• [AIM]
For the material that follows, return exactly the lines from the one with "obj.parent = empty" through the one with "obj.parent = None", both ends included.

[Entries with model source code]
- - -

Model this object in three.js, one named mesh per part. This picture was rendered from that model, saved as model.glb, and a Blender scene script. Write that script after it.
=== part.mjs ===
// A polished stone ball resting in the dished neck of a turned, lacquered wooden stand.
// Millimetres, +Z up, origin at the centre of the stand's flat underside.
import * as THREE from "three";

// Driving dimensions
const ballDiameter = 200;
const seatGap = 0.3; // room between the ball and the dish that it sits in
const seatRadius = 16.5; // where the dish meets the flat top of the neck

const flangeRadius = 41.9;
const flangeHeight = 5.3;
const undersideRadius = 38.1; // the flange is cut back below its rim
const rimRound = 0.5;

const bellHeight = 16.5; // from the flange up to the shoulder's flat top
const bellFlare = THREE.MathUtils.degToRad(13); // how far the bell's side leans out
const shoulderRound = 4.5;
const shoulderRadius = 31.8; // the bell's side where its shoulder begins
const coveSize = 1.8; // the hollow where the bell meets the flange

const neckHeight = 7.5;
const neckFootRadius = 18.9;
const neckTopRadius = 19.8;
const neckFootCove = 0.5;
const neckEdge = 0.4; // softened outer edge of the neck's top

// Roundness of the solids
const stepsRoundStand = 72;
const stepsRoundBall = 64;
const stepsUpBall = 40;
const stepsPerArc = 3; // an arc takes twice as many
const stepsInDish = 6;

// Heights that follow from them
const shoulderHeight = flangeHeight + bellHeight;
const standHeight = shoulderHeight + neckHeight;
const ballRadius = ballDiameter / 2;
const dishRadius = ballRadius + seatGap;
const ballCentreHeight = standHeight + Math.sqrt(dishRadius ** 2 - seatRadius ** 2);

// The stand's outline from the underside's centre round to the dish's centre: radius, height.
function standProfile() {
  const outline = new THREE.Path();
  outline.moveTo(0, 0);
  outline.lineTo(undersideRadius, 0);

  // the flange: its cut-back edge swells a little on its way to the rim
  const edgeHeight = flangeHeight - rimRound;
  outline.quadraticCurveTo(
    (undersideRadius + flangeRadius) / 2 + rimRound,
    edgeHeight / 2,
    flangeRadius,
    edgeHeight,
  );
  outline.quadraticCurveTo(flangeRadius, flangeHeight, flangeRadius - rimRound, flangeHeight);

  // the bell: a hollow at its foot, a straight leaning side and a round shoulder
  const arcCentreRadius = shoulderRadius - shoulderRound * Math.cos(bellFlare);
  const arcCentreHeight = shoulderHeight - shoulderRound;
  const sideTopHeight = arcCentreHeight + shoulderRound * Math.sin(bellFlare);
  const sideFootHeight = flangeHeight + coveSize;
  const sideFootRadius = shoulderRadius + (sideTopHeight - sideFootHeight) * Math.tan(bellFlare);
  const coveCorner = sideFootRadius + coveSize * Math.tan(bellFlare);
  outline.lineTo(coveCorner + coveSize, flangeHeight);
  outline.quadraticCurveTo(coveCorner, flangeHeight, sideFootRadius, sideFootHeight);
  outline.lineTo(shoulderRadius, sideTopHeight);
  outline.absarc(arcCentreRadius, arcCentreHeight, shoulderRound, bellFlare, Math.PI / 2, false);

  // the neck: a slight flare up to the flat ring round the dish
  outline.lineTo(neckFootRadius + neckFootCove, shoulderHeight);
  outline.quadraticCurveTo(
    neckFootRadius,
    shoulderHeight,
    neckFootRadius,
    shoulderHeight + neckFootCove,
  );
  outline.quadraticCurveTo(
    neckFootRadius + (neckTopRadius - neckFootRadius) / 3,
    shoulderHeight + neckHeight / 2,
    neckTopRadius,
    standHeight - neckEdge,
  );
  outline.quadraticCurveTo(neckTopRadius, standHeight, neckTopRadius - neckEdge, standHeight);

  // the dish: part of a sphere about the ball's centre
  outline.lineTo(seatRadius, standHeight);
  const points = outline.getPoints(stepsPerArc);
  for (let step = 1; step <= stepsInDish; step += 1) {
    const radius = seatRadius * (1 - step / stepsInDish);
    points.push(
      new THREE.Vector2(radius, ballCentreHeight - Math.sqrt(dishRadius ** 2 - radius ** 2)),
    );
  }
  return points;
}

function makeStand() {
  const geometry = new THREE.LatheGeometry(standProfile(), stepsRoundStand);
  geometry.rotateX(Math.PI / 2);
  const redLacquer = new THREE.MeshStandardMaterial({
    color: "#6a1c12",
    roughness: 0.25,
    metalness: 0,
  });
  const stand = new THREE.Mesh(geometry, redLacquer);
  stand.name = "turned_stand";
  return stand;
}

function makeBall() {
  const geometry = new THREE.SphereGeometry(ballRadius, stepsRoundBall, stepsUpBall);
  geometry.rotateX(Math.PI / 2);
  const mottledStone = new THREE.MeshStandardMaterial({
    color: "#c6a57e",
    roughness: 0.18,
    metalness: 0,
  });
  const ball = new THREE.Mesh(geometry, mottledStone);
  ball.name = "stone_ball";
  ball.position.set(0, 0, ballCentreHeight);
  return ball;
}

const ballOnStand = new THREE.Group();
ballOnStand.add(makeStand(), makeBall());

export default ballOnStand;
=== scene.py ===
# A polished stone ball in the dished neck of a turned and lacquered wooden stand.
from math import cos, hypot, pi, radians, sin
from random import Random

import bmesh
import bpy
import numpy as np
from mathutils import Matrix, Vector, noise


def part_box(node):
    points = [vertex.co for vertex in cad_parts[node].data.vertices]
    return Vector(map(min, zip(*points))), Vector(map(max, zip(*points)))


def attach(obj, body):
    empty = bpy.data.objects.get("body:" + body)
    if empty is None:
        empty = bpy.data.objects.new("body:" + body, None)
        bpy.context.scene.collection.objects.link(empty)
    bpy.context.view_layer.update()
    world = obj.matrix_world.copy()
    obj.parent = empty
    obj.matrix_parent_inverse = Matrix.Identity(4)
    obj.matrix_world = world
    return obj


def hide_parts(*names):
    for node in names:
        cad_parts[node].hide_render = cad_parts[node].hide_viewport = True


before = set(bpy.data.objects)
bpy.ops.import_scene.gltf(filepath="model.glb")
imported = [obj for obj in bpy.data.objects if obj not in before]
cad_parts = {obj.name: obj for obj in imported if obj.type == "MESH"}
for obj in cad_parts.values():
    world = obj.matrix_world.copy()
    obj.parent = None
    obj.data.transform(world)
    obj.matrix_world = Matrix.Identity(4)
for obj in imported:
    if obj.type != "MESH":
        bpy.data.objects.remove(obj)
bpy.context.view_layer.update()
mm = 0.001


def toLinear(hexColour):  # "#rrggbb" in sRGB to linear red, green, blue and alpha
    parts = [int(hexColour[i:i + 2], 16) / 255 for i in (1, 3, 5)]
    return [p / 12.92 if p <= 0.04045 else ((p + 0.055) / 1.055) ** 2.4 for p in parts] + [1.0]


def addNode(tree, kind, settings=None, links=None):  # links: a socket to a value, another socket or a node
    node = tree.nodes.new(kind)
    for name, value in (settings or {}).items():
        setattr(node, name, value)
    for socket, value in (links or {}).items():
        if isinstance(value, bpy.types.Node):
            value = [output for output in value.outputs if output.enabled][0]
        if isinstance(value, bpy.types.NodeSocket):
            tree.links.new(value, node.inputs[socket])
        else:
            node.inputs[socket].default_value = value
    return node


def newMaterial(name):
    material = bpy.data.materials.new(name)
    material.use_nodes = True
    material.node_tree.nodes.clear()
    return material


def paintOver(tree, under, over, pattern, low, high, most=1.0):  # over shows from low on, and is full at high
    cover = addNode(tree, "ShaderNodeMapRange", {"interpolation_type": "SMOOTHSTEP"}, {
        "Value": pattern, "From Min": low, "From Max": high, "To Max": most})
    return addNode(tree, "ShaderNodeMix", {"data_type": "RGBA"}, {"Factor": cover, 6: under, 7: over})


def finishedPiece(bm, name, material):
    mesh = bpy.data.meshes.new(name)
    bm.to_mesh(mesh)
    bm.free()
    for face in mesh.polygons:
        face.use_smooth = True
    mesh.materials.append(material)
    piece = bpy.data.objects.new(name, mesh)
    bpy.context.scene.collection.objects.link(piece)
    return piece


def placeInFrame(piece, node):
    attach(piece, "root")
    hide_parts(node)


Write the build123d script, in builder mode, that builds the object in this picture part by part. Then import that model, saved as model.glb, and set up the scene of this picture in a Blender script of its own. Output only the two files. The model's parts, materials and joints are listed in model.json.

- - -

• [EXPECTED OUTPUT]
    obj.parent = empty
    obj.matrix_parent_inverse = Matrix.Identity(4)
    obj.matrix_world = world
    return obj


def hide_parts(*names):
    for node in names:
        cad_parts[node].hide_render = cad_parts[node].hide_viewport = True


before = set(bpy.data.objects)
bpy.ops.import_scene.gltf(filepath="model.glb")
imported = [obj for obj in bpy.data.objects if obj not in before]
cad_parts = {obj.name: obj for obj in imported if obj.type == "MESH"}
for obj in cad_parts.values():
    world = obj.matrix_world.copy()
    obj.parent = None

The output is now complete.